There was no doubt that commitment was here in Ann Arbor. Clergy and laymen were concerned, but the problem was where that concern should be channelled. They were trying to change directions, but they didn't know how, or how far.

Muhammad Kenyatta, of the Black Economic Development Conference, was one of those pushing hardest for a strong re-ordering of priorities. Addressing the assembly Wednesday night, he lambasted the liberal establishment in a heated, rambling polemic, scorning targets from the late Robert Kennedy ("slick-ass") to the conference itself ($55 registration keeps the poor out). The message was simple, and it was repeated: the people with the cash had better "cut loose" their "ill-gotten gains." He was enthusiastic as he ended, bringing half of the middle-class crowd to their feet in applause. A welfare mother from Maine, Carolyn Dow, in an unscheduled speech, knocked herself as "white trash" and then ripped into conference leaders for their middle-class orientation. Her melodramatic conclusion--"I hoped things had changed"--received a good response.

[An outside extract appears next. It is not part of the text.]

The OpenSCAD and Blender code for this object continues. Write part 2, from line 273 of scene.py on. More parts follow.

Friction surfaced at the Friday night plenary. A woman, frustrated by the slowness of progress and her fear that little would come of the week's work, spewed forth her unhappiness: "Are you going to be a national organization? Are we going to have principles?" Other criticisms followed, some of them maligning the national leadership. After listening for about ten minutes, co-director Fernandez responded in kind: "The distrust in this room is just incredible....Do you think this is some game we've been playing for the last four months?" "No, for the last four days," a black woman answered.

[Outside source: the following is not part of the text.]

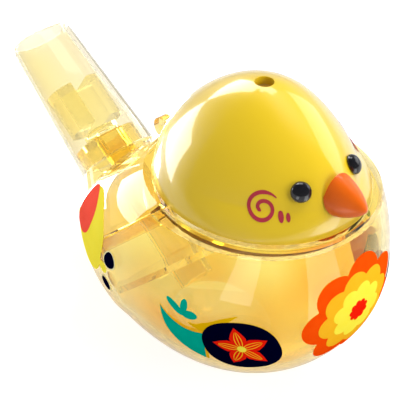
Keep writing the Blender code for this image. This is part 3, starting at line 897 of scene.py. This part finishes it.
printed("bloom_heart", disc(bloom, (0.95, 0.95)), FLANK, 6, lemon)
printed("sprig_0", disc((-1.3, 29.9), (2.5, 0.95), 143), FLANK, 2, teal)
printed("sprig_1", disc((0.9, 31.0), (1.9, 0.85), 80), FLANK, 2, teal)
printed("sprig_2", disc((2.2, 29.1), (1.9, 1.1), 12), FLANK, 2, teal)

# Rear: a bright field with one big petal, and two dark dots with pale rims, on both sides of the
# rear cap and over its seam.
printed("rear_field", disc((-1.2, 28.8), (9.8, 8.8)), REAR, 1, lemon)
printed("rear_petal", disc((-5.2, 31.2), (6.6, 4.6)), REAR, 2, blush)
RIM_WIDE = 0.3
for number, (centre, half) in enumerate((((11.3, 29.4), (1.5, 2.0)), ((9.7, 21.9), (1.4, 1.7)))):
    rim = (half[0] + RIM_WIDE, half[1] + RIM_WIDE)
    printed(f"dot_rim_{number}", disc(centre, rim), REAR, 2, cream)
    printed(f"dot_{number}", disc(centre, half), REAR, 3, navy)
printed("rear_patch", disc((9.4, 26.2), (1.3, 1.5)), REAR, 1, lemon)

# Cheeks: a curl and two dashes under each eye, printed on the head. The far ones lie further
# back, because the photograph shows none there.
FAR_BACK = 10.2
printed("curl", spiral((7.3, 54.3), 3.5, 0.7, 42, 560), CHEEK, 1, rose, near_only)
printed("curl", spiral((7.3 - FAR_BACK, 53.6), 3.5, 0.7, 42, 560), CHEEK, 1, rose, far_only)
for back, sides in ((0, near_only), (FAR_BACK, far_only)):
    printed("dash_0", disc((10.95 - back, 53.1), (0.55, 1.05), 12), CHEEK, 1, rose, sides)
    printed("dash_1", disc((12.4 - back, 53.0), (0.42, 0.80), 12), CHEEK, 1, rose, sides)

# Beak: a pointed plug with three rounded corners, of opaque orange plastic. It is moulded in one
# piece and pressed into the face by its peg.
BEAK_UP, BEAK_ROOT, BEAK_LONG = 0.0075, 0.0015, 0.0065
BEAK_HALF_WIDE, BEAK_HALF_HIGH = 0.0043, 0.0045
BEAK_POWER, BEAK_LOBE = 1.49, 0.072
BEAK_PEG, EYE_PEG, PEG_PAST_WALL = 0.0020, 0.0009, 0.0006
NEAR_TOP = 0.995
orange_paint = material("orange_gloss")
speck = orange_paint.ripple(300, 2)
orange_gloss = orange_paint.done(
    orange_paint.node(
        "BsdfPrincipled",
        inputs={
            "Base Color": orange_paint.mixed(speck, (0.78, 0.13, 0.002, 1), (0.70, 0.105, 0.001, 1)),
            "Roughness": 0.34 + 0.08 * speck,
            "Specular IOR Level": 0.25,
            "Coat Weight": 0.30,
            "Coat Roughness": 0.08,
            "Normal": orange_paint.bump(speck, 0.05, 0.0002),
        },
    )
)


def face_place(half_y, above_rim):
    """Point and outward normal of the face there."""
    flat = np.array([[half_y * 1000, (RIM_Z + above_rim) * 1000]])
    point, normal = pressed(head_skin, 0.0, flat, 0.0)
    return point[0], normal[0]


def ring_round(point, normal, distance, radius, count=64):
    """A ring about the line that leaves a point along a normal."""
    side = np.cross(normal, (0, 1, 0))
    side /= np.linalg.norm(side)
    other = np.cross(normal, side)
    x, y = oval(radius, radius, 2, np.linspace(0, 2 * math.pi, count, endpoint=False))
    return point + normal * distance + x[:, None] * side + y[:, None] * other


def head_block():
    """The head without its hollow, grown by the fit, which cuts the back of each plug."""
    rises = np.sin(np.linspace(0, NEAR_TOP, 50) * math.pi / 2) ** 1.5
    return loft("head_block", [head_point(rise, TURNS, -FIT) for rise in rises])


def peg_solid(point, normal, radius, end):
    """A round peg from just past the head's wall to a distance outside it."""
    ends = (-HEAD_WALL - PEG_PAST_WALL, end)
    return loft("peg", [ring_round(point, normal, along, radius) for along in ends])


beak_point, _ = face_place(0.0, BEAK_UP)
turn = np.linspace(0, 2 * math.pi, 72, endpoint=False)
lobe = 1 + BEAK_LOBE * np.cos(3 * (turn - math.pi / 2))
rings = []
for share in np.sin(np.linspace(0, NEAR_TOP, 40) * math.pi / 2):
    reach = quarter(share, BEAK_POWER) * lobe
    x = beak_point[0] - BEAK_ROOT + (BEAK_ROOT + BEAK_LONG) * share + 0 * turn
    y = BEAK_HALF_WIDE * reach * np.cos(turn)
    z = beak_point[2] + BEAK_HALF_HIGH * reach * np.sin(turn)
    rings.append(np.stack([x, y, z], axis=-1))
peg = peg_solid(beak_point, np.array((1.0, 0, 0)), BEAK_PEG, 0.0022)
beak = combined(loft("beak_plug", rings), [("DIFFERENCE", head_block()), ("UNION", peg)])
painted(beak, orange_gloss)
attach(beak, "root")
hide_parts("beak")

# Eyes: low domes of glossy black plastic, moulded with pegs and pressed into the head.
EYE_SIDE, EYE_UP = 0.0071, 0.0095
EYE_RADIUS, EYE_HIGH = 0.00215, 0.0016
black_paint = material("black_gloss")
dust = black_paint.ripple(500, 2)
black_gloss = black_paint.done(
    black_paint.node(
        "BsdfPrincipled",
        inputs={
            "Base Color": black_paint.mixed(dust, (0.006, 0.006, 0.009, 1), (0.010, 0.010, 0.013, 1)),
            "Roughness": 0.08 + 0.05 * dust,
            "Coat Weight": 0.2,
            "Coat Roughness": 0.03,
        },
    )
)
for name, side in (("eye_left", 1), ("eye_right", -1)):
    point, normal = face_place(EYE_SIDE, EYE_UP)
    point, normal = point * (1, side, 1), normal * (1, side, 1)
    rings = [ring_round(point, normal, -HEAD_WALL / 2, EYE_RADIUS)]
    for angle in np.linspace(0, 0.985, 24) * math.pi / 2:
        high, radius = EYE_HIGH * math.sin(angle), EYE_RADIUS * math.cos(angle)
        rings.append(ring_round(point, normal, FIT + high, radius))
    peg = peg_solid(point, normal, EYE_PEG, 0.0005)
    plug = loft(name + "_plug", rings)
    eye = combined(plug, [("DIFFERENCE", head_block()), ("UNION", peg)], sharp=50)
    painted(eye, black_gloss)
    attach(eye, "root")
    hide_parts(name)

The underlying conflict and factionalism was a constant, though predictable, threat to the conference, predictable because of the highly diverse character of the constituency. A typical conflict came in a morning discussion group, in an exchange between Chris, the Penn instructor, and Arthur, an affable middle-aged man with a round face and Marty Allen hairdo. Arthur suggested that the differences among the group were small compared with "common priorities" they shared: "I still think that, out of our common background, the religious community, our number one priority should be 'Stop the Killing,'" Chris, a slight young man with long hair and glasses, dismissed this as "off-the-wall," contending that they must understand their differences and be "up front" about them. He favored a "radical analysis," emphasizing the interrelation of all the inequities inherent in American capitalism.

Sometimes the contradictions at the conference were utterly blatant. The large sessions took place in Dow Auditorium, Right. Dow.

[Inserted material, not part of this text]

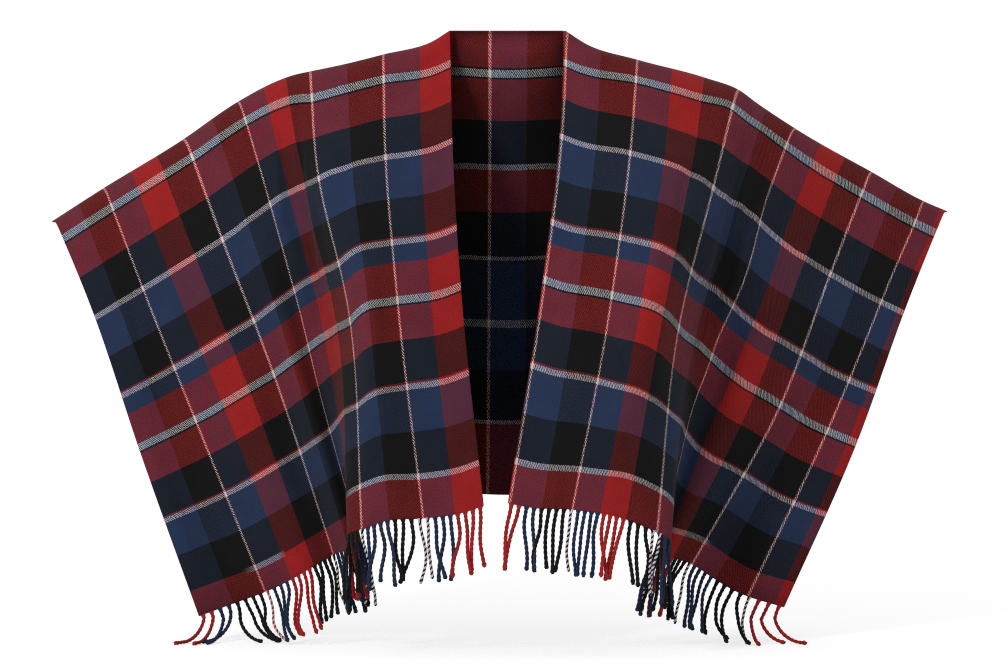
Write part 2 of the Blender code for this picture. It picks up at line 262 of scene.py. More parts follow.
# Yarn colours, and the stripes of the weave in metres of flat cloth. The warp repeats.
Stripe = namedtuple("Stripe", "start yarn")
WARP_REPEAT = 0.2545
WARP = (
    Stripe(0.00000, "white"),
    Stripe(0.00165, "red"),
    Stripe(0.00265, "blue"),
    Stripe(0.05145, "red"),
    Stripe(0.10015, "black"),
    Stripe(0.14895, "red"),
    Stripe(0.14995, "white"),
    Stripe(0.15325, "red"),
    Stripe(0.15425, "blue"),
    Stripe(0.20305, "black"),
    Stripe(0.25185, "red"),
    Stripe(0.25285, "white"),
)
WEFT_LENGTH = 0.70
WEFT = (
    Stripe(0.0000, "red"),
    Stripe(0.0443, "black"),
    Stripe(0.0461, "white"),
    Stripe(0.0571, "black"),
    Stripe(0.0589, "red"),
    Stripe(0.1113, "black"),
    Stripe(0.1672, "red"),
    Stripe(0.1685, "pale"),
    Stripe(0.1755, "red"),
    Stripe(0.1768, "blue"),
    Stripe(0.2345, "black"),
    Stripe(0.2886, "red"),
    Stripe(0.2899, "pale"),
    Stripe(0.2981, "red"),
    Stripe(0.2994, "blue"),
    Stripe(0.3252, "red"),
    Stripe(0.3693, "black"),
    Stripe(0.3711, "white"),
    Stripe(0.3813, "black"),
    Stripe(0.3831, "red"),
    Stripe(0.4319, "black"),
    Stripe(0.4886, "red"),
    Stripe(0.4899, "pale"),
    Stripe(0.4981, "red"),
    Stripe(0.4994, "blue"),
    Stripe(0.5565, "black"),
    Stripe(0.6136, "red"),
    Stripe(0.6149, "pale"),
    Stripe(0.6231, "red"),
)
LAST_BAND = 0.6190
LAST_BAND_REACH = 0.0072
# Where the last weft band shows, as shares at places across each front.
Share = namedtuple("Share", "across share")
LEFT_LAST_BAND = (
    Share(0.0000, 1),
    Share(0.2260, 1),
    Share(0.2500, 0),
    Share(0.5500, 0),
    Share(0.5650, 0.75),
    Share(0.6050, 0.75),
    Share(0.6250, 0),
    Share(0.7077, 0),
)
RIGHT_LAST_BAND = (
    Share(0.0000, 1),
    Share(0.2850, 1),
    Share(0.3100, 0.7),
    Share(0.5000, 0.7),
    Share(0.5250, 0),
    Share(0.6605, 0),
)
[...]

Larry Burke, a radio reporter interviewing a young Bengali, backed into a personal conflict. He was taping a detailed discussion with Muzammel Huq, a member of a politically active family in East Pakistan. Muzammel knew that his home had been destroyed; he did not know whether his parents were still alive. Certainly he knew that the United States must no longer lend economic and military aid and comfort to the "genocidal" regime in West Pakistan, a position the conference would endorse overwhelmingly. At the interview's end, Burke tried to thank the youth: "Thanks very much, and I wish you...luck." He turned to the side. "That's a helluva thing to say to someone who doesn't know where his family is," the reporter muttered.

Irrespective of the bureaucratic difficulties, there seemed to be a united community evolving. Nowhere was this more evident than at the evening services where the audience prayed: "Oh, Lord, deliver us..."

--"from too much seriousness"

--"from i-de-o-lo-gi-cal divisions"

--"from schools, academia, and all jobs"

--"from all oil companies, especially Gulf"

--"from all elitism, especially in clergy"

Laughter followed each of these lines. The congregation closed the service singing, arms locked. A community of concerned, religious men and women was struggling to overcome the divisions. There were "big names" at the gathering, but they worked with the "little names" as equals, sitting together in jeans on the grass or floor: Dave Dellinger, Rennie Davis, and Bill Coffin were here each for a few days.

Saturday morning the atmosphere was one of bustling paperwork as office workers cranked out copies of campaign proposals to be voted on that evening. In the basement of the conference headquarters, preparations were being made for a transatlantic telephone call to Madame Binh in Paris that afternoon. (Heavy press coverage was anticipated.) Behind the stage hung a ten-foot-square poster of flag-draped coffins and huge lettering: "Is this what you'd call phased withdrawal?" Someone had tacked up three posters beside it depicting the imprisonment of Reverend Charles Koen of race-hating Cairon, Illinois, leader of the Black United Front. A statement on racism had been written on the left side of the huge poster. At one o'clock, Coffin, Fernandez, and other conference leaders awaited the overseas operator.

Sunday morning, the wounds of the last night seemed to be on the mend. It was another sunny day, as most of the week had been. In the basement, Ross Flanagan was re-grouping some people for a protest at Ann Arbor churches. The last service was over. Many of the people were on their way home, but those gathering now had one more protest to make. The city's churches had obtained a court injunction to prevent protestors from disrupting their services by handing out a statement to the morning worshippers, protesting "the resort to police power, whether in the rice fields of Vietnam or in the sanctuaries of our own congregations (which) aggravates rather than solves human problems."

Half an hour later, about ten men and women were leafletting the Catholic Church. Ross supervised the group, wandering between the four entrances in his perennial white shirt and jeans. At 11 a.m. they entered the church to stand in silent protest. Stately golden arches loomed over the congregation. The walls were white and unadorned. The crucifix faced the worshippers. The service proceeded as usual.

It was 11:40 as we crowded into the car, thinking of the comment of a young man as he left the Wednesday evening session of the conference: "I'm sure that anything that's really exciting--and enduring--will be repeated.